Luis Carlos Rodríguez G. / Mensaje Político
Tal Cual
Hace unos dos años en el panteón del pueblo de mi madre, en Pastor Ortiz, Michoacán, frente a la tumba de mis abuelos y tíos platicaba con una sobrina que es maestra y filosofa sobre la importancia de saber quiénes son nuestros antepasados, de dónde vinieron, el origen de los apellidos, cómo vivieron, a qué se dedicaron, en qué nos parecemos, porque finalmente, lo queramos o no, es nuestra huella genética, es nuestra historia, que es importante para nosotros mismos y nuestros hijos.
Por estos días los panteones de Michoacán, de Guerrero, del estado de México y de todo el país son verdaderos romerías de vendimia de flores, de comida, de música, de veladoras, de bebida, pero sobre todo de recuerdos, de anécdotas, de convivir un rato con nuestro pasado, con nuestros difuntos, pero también con la familia, con los paisanos del pueblo, con los amigos de la infancia, con la vida que en algún momento compartimos.
Comento lo anterior porque en México en la última década, pero sobre todo en los recientes años se percibe, sobre todo en algunas entidades, una gran incertidumbre por la vida, por la seguridad, por la tranquilidad, por el regresar “con bien” después de viajar a determinado lugar, estado o ciudad, por llegar al extremo de agradecer que en un ilícito sólo se llevaron el automóvil, el teléfono o la cartera, pero no nos hicieron daño.
El derecho universal a la vida, a la seguridad, a la libertad de poder transitar por el país, parece más una metáfora o un discurso político que la realidad.
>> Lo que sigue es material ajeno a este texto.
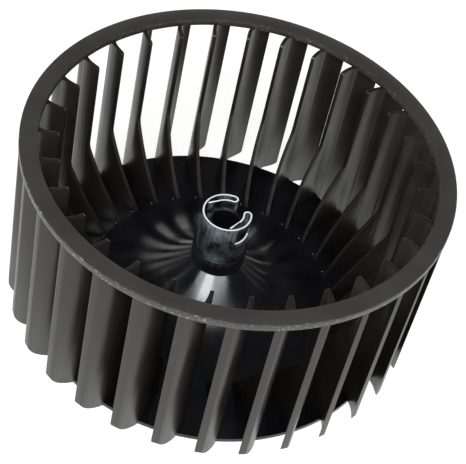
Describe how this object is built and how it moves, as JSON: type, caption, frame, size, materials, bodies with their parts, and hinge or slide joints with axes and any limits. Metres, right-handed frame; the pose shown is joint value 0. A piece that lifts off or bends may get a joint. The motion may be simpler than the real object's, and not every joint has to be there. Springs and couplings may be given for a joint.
{
  "type": "blower motor wheel",
  "caption": "Black moulded centrifugal blower wheel with forward-curved blades, a flat inlet ring, a dished back plate and a split hub gripped by a spring-steel clamp.",
  "frame": {"origin": "on the shaft axis, in the plane the wheel stands on", "axes": "+Z along the shaft axis, from the back plate towards the inlet ring; +X and +Y are in the plane of the plate"},
  "size_m": [0.197, 0.197, 0.0955],
  "materials": {
    "ring_plastic": "satin black moulding",
    "blade_plastic": "satin black moulding",
    "plate_plastic": "polished black moulding",
    "hub_plastic": "black moulding",
    "spring_steel": "bare spring steel strip with bright cut edges"
  },
  "bodies": {
    "wheel": {"inlet_ring": "ring_plastic", "back_plate": "plate_plastic", "hub": "hub_plastic", "blade_01": "blade_plastic", "blade_02": "blade_plastic", "blade_03": "blade_plastic", "blade_04": "blade_plastic", "blade_05": "blade_plastic", "blade_06": "blade_plastic", "blade_07": "blade_plastic", "blade_08": "blade_plastic", "blade_09": "blade_plastic", "blade_10": "blade_plastic", "blade_11": "blade_plastic", "blade_12": "blade_plastic", "blade_13": "blade_plastic", "blade_14": "blade_plastic", "blade_15": "blade_plastic", "blade_16": "blade_plastic", "blade_17": "blade_plastic", "blade_18": "blade_plastic", "blade_19": "blade_plastic", "blade_20": "blade_plastic", "blade_21": "blade_plastic", "blade_22": "blade_plastic", "blade_23": "blade_plastic", "blade_24": "blade_plastic", "blade_25": "blade_plastic", "blade_26": "blade_plastic", "blade_27": "blade_plastic", "blade_28": "blade_plastic", "blade_29": "blade_plastic", "blade_30": "blade_plastic", "blade_31": "blade_plastic"},
    "clamp": {"hub_clamp": "spring_steel"}
  },
  "joints": [
    {"name": "clamp_slide", "type": "slide", "parent": "wheel", "child": "clamp", "axis": [0, 0, 1], "range_m": [0, 0.018]}
  ]
}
Lo que empezó con Felipe Calderón y su declarada “guerra contra el narco” parece no tener fin en estos días.
Hoy los panteones, antes ubicados en zonas bien determinadas en cada población, ya no tienen coordenadas geográficas exactas. Las decenas de fosas clandestinas encontradas en Iguala con mexicanos aún no identificados es parte de la pérdida de valores, del derecho a la vida y la seguridad que el Estado mexicano está obligado a otorgar a los más de 120 millones de habitantes del país.
Pero no se trata sólo de Guerrero, recordemos las fosas de San Fernando, Tamaulipas repletas de migrantes; las de la frontera Jalisco-Michoacán, allá por los rumbos de La Barca, con un número indeterminado de cadáveres; las aguas negras del Estado de México donde han flotado cuerpos de mujeres que habían desaparecido hace meses; o las fosas de Tijuana donde un tipo apodado “El Pozolero” desintegró cuerpos de cientos de personas por encargo de un cártel de la droga.
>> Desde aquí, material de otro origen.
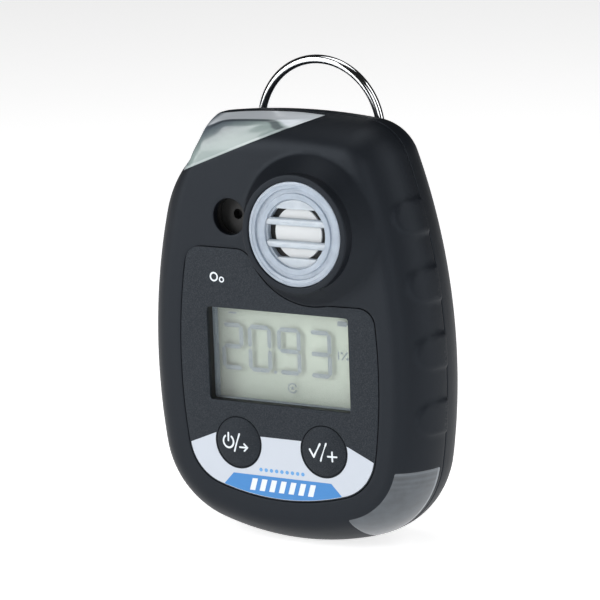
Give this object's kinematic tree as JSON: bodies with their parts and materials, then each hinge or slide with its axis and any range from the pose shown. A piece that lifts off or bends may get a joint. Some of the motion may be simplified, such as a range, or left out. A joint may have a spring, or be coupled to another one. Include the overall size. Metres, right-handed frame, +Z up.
{
  "type": "portable gas detector",
  "caption": "Body-worn single-gas detector: rounded two-shell housing with round vented sensor boss, display, round keys, alarm lenses, folding wire bail and spring belt clip.",
  "frame": {"origin": "middle of the belt seat: the point on the clip base's rear face halfway down the belt gap and mid-width, where the belt that carries the detector lies", "axes": "+X to the right as seen from the front, +Y from the front face backwards to the belt clip, +Z up to the wire bail"},
  "size_m": [0.0698, 0.0447, 0.1027],
  "materials": {
    "black_shell": "fine satin texture",
    "black_cover": "fine satin texture",
    "black_rubber": "matt",
    "steel_screw": "brushed",
    "brass": "plain",
    "panel_print": "fine speckled print",
    "clear_window": "clear",
    "lcd": "grey-green",
    "white_plastic": "matt",
    "elastomer": "matt",
    "key_black": "satin",
    "cap_clear": "translucent bluish",
    "filter_white": "matt membrane",
    "sensor_white": "smooth",
    "gold": "plated",
    "board_green": "solder mask",
    "part_black": "moulded",
    "top_lens": "frosted clear",
    "side_lens": "smoked clear",
    "led": "tinted clear",
    "battery_wrap": "wrap",
    "nickel": "plated",
    "motor_steel": "drawn",
    "tungsten": "sintered",
    "chrome_wire": "polished",
    "clip_steel": "brushed",
    "spring_steel": "drawn"
  },
  "bodies": {
    "housing": {"front_shell": "black_shell", "rear_cover": "black_cover", "housing_seal": "black_rubber", "cover_screws": "steel_screw", "screw_inserts": "brass", "label_panel": "panel_print", "display_window": "clear_window", "lcd_glass": "lcd", "lcd_frame": "white_plastic", "lcd_contact_strips": "elastomer", "key_switches": "part_black", "sensor_cap": "cap_clear", "sensor_filter": "filter_white", "sensor_seal": "black_rubber", "gas_sensor": "sensor_white", "sensor_sockets": "gold", "upper_board": "board_green", "board_header": "part_black", "buzzer": "part_black", "buzzer_seal": "black_rubber", "top_lens": "top_lens", "right_lens": "side_lens", "alarm_leds": "led", "main_board": "board_green", "board_screws": "steel_screw", "board_chips": "part_black", "battery": "battery_wrap", "battery_holder": "part_black", "battery_contacts": "nickel", "vibration_motor": "motor_steel", "motor_bracket": "clip_steel", "clip_base": "clip_steel", "clip_pin": "steel_screw", "clip_spring": "spring_steel", "clip_screws": "steel_screw"},
    "power_key": {"power_key": "key_black", "power_switch_plunger": "steel_screw"},
    "menu_key": {"menu_key": "key_black", "menu_switch_plunger": "steel_screw"},
    "bail": {"wire_bail": "chrome_wire"},
    "clip_jaw": {"clip_jaw": "clip_steel"},
    "motor_weight": {"vibration_weight": "tungsten"}
  },
  "joints": [
    {"name": "power_key_press", "type": "slide", "parent": "housing", "child": "power_key", "axis": [0, 1, 0], "range_m": [0, 0.0005], "stiffness_N_per_m": 400, "springref_m": -0.001},
    {"name": "menu_key_press", "type": "slide", "parent": "housing", "child": "menu_key", "axis": [0, 1, 0], "range_m": [0, 0.0005], "stiffness_N_per_m": 400, "springref_m": -0.001},
    {"name": "bail_fold", "type": "hinge", "parent": "housing", "child": "bail", "pos_m": [0, -0.0093, 0.055], "axis": [-1, 0, 0], "range_deg": [0, 90]},
    {"name": "clip_open", "type": "hinge", "parent": "housing", "child": "clip_jaw", "pos_m": [0, 0.00255, 0.015], "axis": [1, 0, 0], "range_deg": [0, 18], "stiffness_Nm_per_rad": 0.02, "springref_deg": -17.19, "deforming": ["clip_spring"]},
    {"name": "motor_spin", "type": "hinge", "parent": "housing", "child": "motor_weight", "pos_m": [0.0074, -0.0149, -0.0205], "axis": [1, 0, 0], "continuous": true}
  ]
}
Todos esos muertos sin nombre, en fosas clandestinas, que son buscados por sus familiares y que de acuerdo a cifras oficiales son más de 22 mil desaparecidos desde el sexenio anterior a la fecha. Todos y cada uno de ellos tenían un nombre, una identidad, una ocupación, una familia que los sigue esperando.
En el 2011 se aprobó en la Cámara de Diputados una reforma al artículo 705 del Código Civil Federal en materia de declaratoria de ausencia y la presunción de muerte de las personas. Impulsada por el entonces diputado federal y hoy senador, Arturo Zamora Jiménez, la reforma plantea agilizar las herencias, los seguros y otros derechos sucesorios en favor de familiares de militares, policías y civiles que hayan sido secuestrados o levantados por la delincuencia organizada y que sus cuerpos no aparecen.
La reforma tiene más de tres años “congelada” en el Senado. Más allá de la indefensión en que quedan familiares de desaparecidos en materia de pensiones, herencias y economía, son miles los mexicanos que ni siquiera sus parientes, sus esposas, sus hijos, saben dónde reposan sus restos.
Son días de venerar a los muertos en México. Son días de incertidumbre sobre la vida de 43 estudiantes desaparecidos que se suman a los más de 22 mil que nunca regresaron a sus casas en los últimos ocho años. Son días aciagos para el país. Ojala que pronto México ya no lo veamos como el gran panteón clandestino en que se ha convertido y celebremos el derecho a la vida, a la seguridad y la identidad.